Putting it all together

At this point, this may all seem a bit contrived. Why do we have to go through the process of registering datasets, configuration files, and result paths, and why do we need a special CLI command to log outputs to file? The answer is that the process above, processing inputs and passing results to the local folder neurocaas_contrib/pca/s3 generalizes directly to inputs and results that are located in the cloud, in AWS S3 cloud storage. Just by registering files and data paths located on the cloud, we can run the exact same script to transfer data to and from remotely located user storage.

As you develop your own analysis, this means that you can easily switch back and forth between pulling in remote inputs, and testing your scripts locally. Feel free to change the logging or output of this PCA analysis, or use it as the basis for your own.

The rest of this guide will cover the process of taking this script, along with whatever source code and dependencies you might need, matching it with the appropriate hardware, testing the system end to end, and deploying it for others to use.

Closing Notes

  • Note that although the script for the PCA analysis and many others are located in the neurocaas-contrib repo, they can be located anywhere, as you will be using your command line tool.

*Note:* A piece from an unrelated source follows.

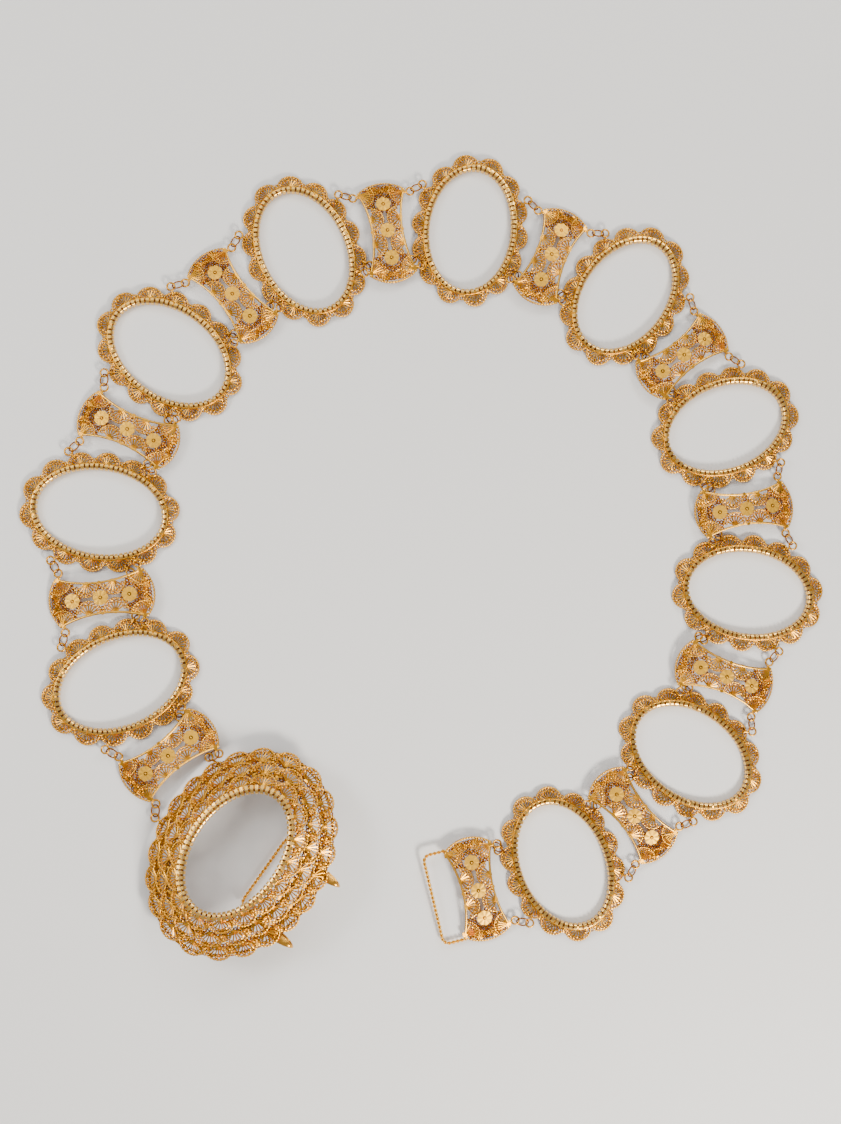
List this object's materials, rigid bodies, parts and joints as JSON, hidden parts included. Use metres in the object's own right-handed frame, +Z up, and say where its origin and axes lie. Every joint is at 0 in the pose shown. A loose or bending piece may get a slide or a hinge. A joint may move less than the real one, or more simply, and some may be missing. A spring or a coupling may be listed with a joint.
{
  "type": "gold filigree belt",
  "caption": "Openwork belt of oval filigree frames and spool links on jump rings, with a domed oval hook buckle and a wire catch loop.",
  "frame": {"origin": "on the surface it lies on, under the middle of the laid belt's box", "axes": "+Z up from the surface, +X to the right of the laid belt as seen in the picture, +Y to its far side"},
  "size_m": [0.3228, 0.321, 0.0238],
  "materials": {
    "frame_gold": "gold wire filigree with a bright cut, reeded rim",
    "link_gold": "gold wire filigree with satin discs",
    "buckle_gold": "gold wire filigree in three tiers round a polished, reeded rim",
    "wire_gold": "plain drawn gold wire"
  },
  "bodies": {
    "root": {"buckle": "buckle_gold", "oval_01": "frame_gold", "oval_02": "frame_gold", "oval_03": "frame_gold", "oval_04": "frame_gold", "oval_05": "frame_gold", "oval_06": "frame_gold", "oval_07": "frame_gold", "oval_08": "frame_gold", "oval_09": "frame_gold", "oval_10": "frame_gold", "spool_01": "link_gold", "spool_02": "link_gold", "spool_03": "link_gold", "spool_04": "link_gold", "spool_05": "link_gold", "spool_06": "link_gold", "spool_07": "link_gold", "spool_08": "link_gold", "spool_09": "link_gold", "spool_10": "link_gold", "spool_11": "link_gold", "rings_01": "wire_gold", "rings_02": "wire_gold", "rings_03": "wire_gold", "rings_04": "wire_gold", "rings_05": "wire_gold", "rings_06": "wire_gold", "rings_07": "wire_gold", "rings_08": "wire_gold", "rings_09": "wire_gold", "rings_10": "wire_gold", "rings_11": "wire_gold", "rings_12": "wire_gold", "rings_13": "wire_gold", "rings_14": "wire_gold", "rings_15": "wire_gold", "rings_16": "wire_gold", "rings_17": "wire_gold", "rings_18": "wire_gold", "rings_19": "wire_gold", "rings_20": "wire_gold", "rings_21": "wire_gold"}
  },
  "joints": []
}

A good choice would be a Github repository where you keep your analysis source code.

  • The script that you develop for your own analysis might be dependent on available hardware (GPU, multi-core, etc.). You may want to hold off on building certain parts of your analysis script until you have this hardware available (see the Full Guide, below), but it’s a good idea to plan out what you want your dataset and config files to look like before you do so.

  • You’ll notice ethat we didn’t touch the neurocaas source repo at all during this process. This is because the source repo is a place where we store the details of a stable analysis that is ready to use- once you go through the above process with your own analysis, and choose appropriate hardware, the results will get saved to the neurocaas source repo.